The therapeutic failure is productive not only because it leads Freud to reconsider the procedure of both analyst and analysand in the treatment, particularly in its beginnings, but also because it leads him to identify in part with the question posed by the parents: what should be done with regard to this young girl's homosexuality and, above all, could it have been foreseen and therefore avoided?
This concerns a fundamental question for psychoanalysis, to which Freud gives a firm answer: "Hence the chain of causation can always be recognized with certainty if we follow the line of analysis, whereas to predict along the line of synthesis is impossible" (1920a, p. 168).
There are so many causal factors at work that it is impossible to know in advance which will prove to be the strongest. The concept of "deferred action" that characterizes the specific nature of temporality in psychoanalysis emerges here in its epistemological dimension: prediction is impossible because it is only in deferred action that it can be said which elements were the strongest, for the sole reason that it is these that have prevailed. Although it may seem a truism, this observation is nevertheless of fundamental importance for child and adolescent psychology and it conflicts with primary pseudo-determinism.

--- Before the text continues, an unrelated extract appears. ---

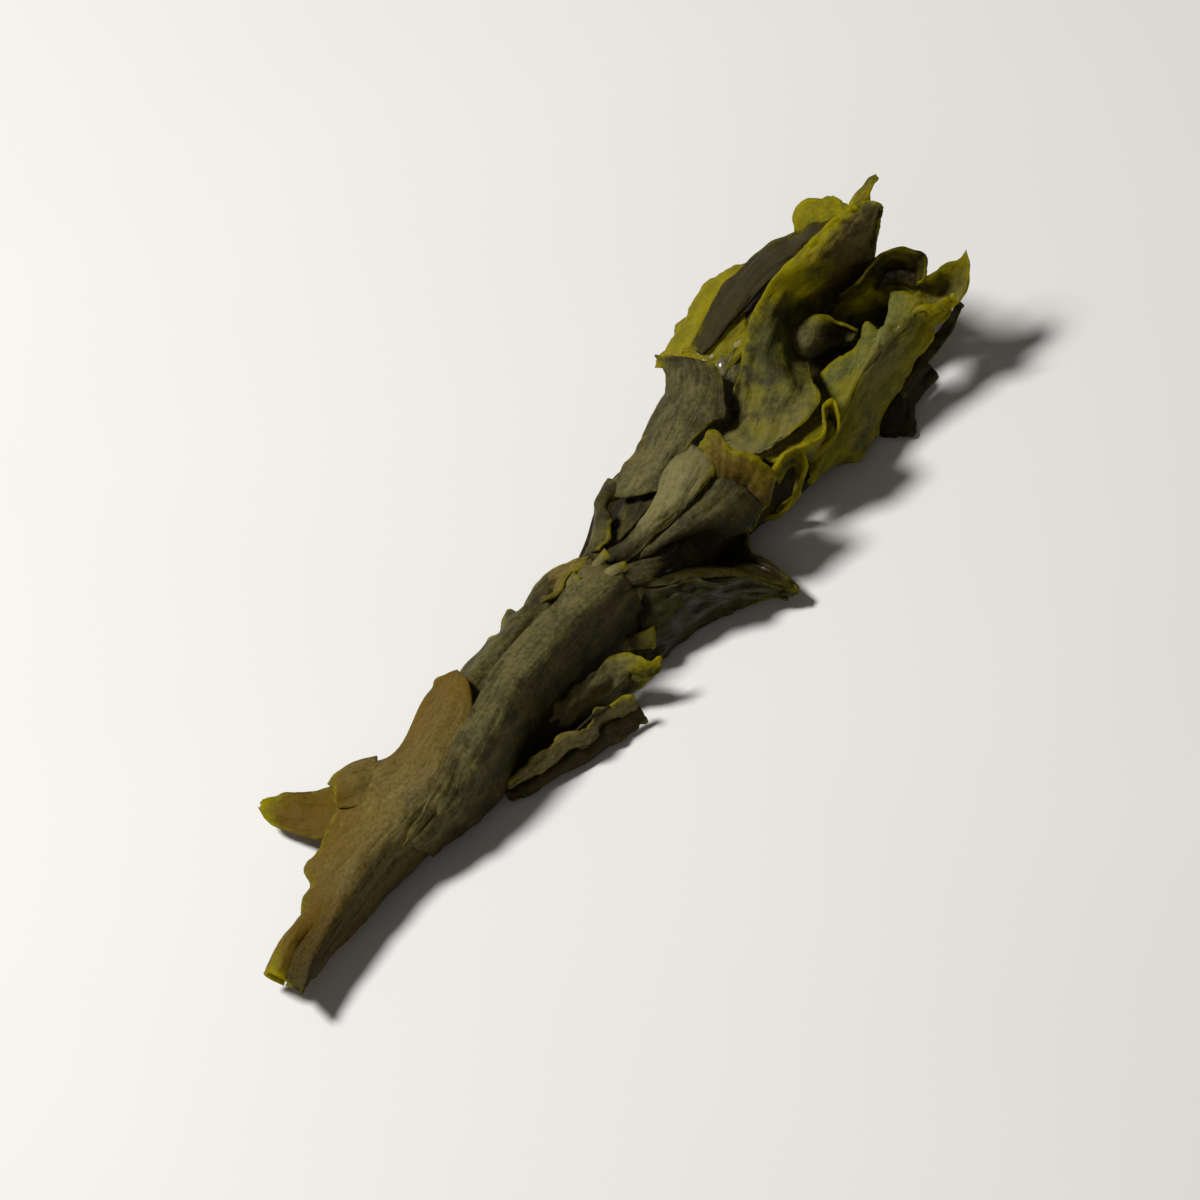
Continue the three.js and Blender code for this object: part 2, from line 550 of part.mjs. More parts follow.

On the ethical plane, it is also a perspective that leads to an active attitude of confidence in the possibility that psychic destiny is not fixed for all time. In fact, Freud does not take the view that homosexuality is a sexual pathology, although he does emphasize that female homosexuality is "much less glaring" than male homosexuality and that it is beyond the purview of the law.
Despite his annoyance at not managing to get through his young patient's defenses and polite contempt,
Freud in fact appears respectful of her choices and firm with regard to the ethics of the analytic position, in which there is no question of defining a "good" sexuality to be imposed on the ailing "deviant."
A fascinating biography of the patient, Sidonie Csillag, was published in 2000 by Ines Rieder and Diana Voigt. It provides us with a useful reminder of the context of female homosexuality in this period and bisexuality as a phenomenon that accompanied women's emancipation. The book sheds light on the unusual fate of this woman, who was to die a centenarian, after leading a life that was as free, non-conformist, and adventurous as the one that had led her to Freud against her will at the age of nineteen.
Sophie de Mijolla-Mellor
See also: Adolescence; Adolescent crisis; Female sexuality; Femininity; Feminism and psychoanalysis; Homosexuality; Masculinity/femininity; Negative therapeutic reaction; Negative transference; Psychic causality; Resistance; Sexuality; Sexualization; Sexuation, formulas of; Suicide.
Source Citation
Freud, Sigmund. (1920a).Über die Psychogenese eines Falles von weiblicher Homosexualität. Internationale Zeitschrift für Psychoanalyse, VI, 1920, pp. 1-24; GW, XII, pp. 271-302; The psychogenesis of a case of homosexuality in a woman. SE, 18: 145-172.
Bibliography
Freud, Sigmund. (1925j). Some psychical consequences of the anatomical distinction between the sexes. SE, 19: 241-258.
——. (1931b). Female sexuality. SE, 21: 221-243.
——. (1933a [1932]). New introductory lectures on psycho-analysis. SE, 22: 1-182.
Rieder, Ines, and Voigt, Diana. (2000). Heimliches Begehren: Die Geschichte der Sidonie C. Franz. Vienna/Munich: Deuticke Verlag.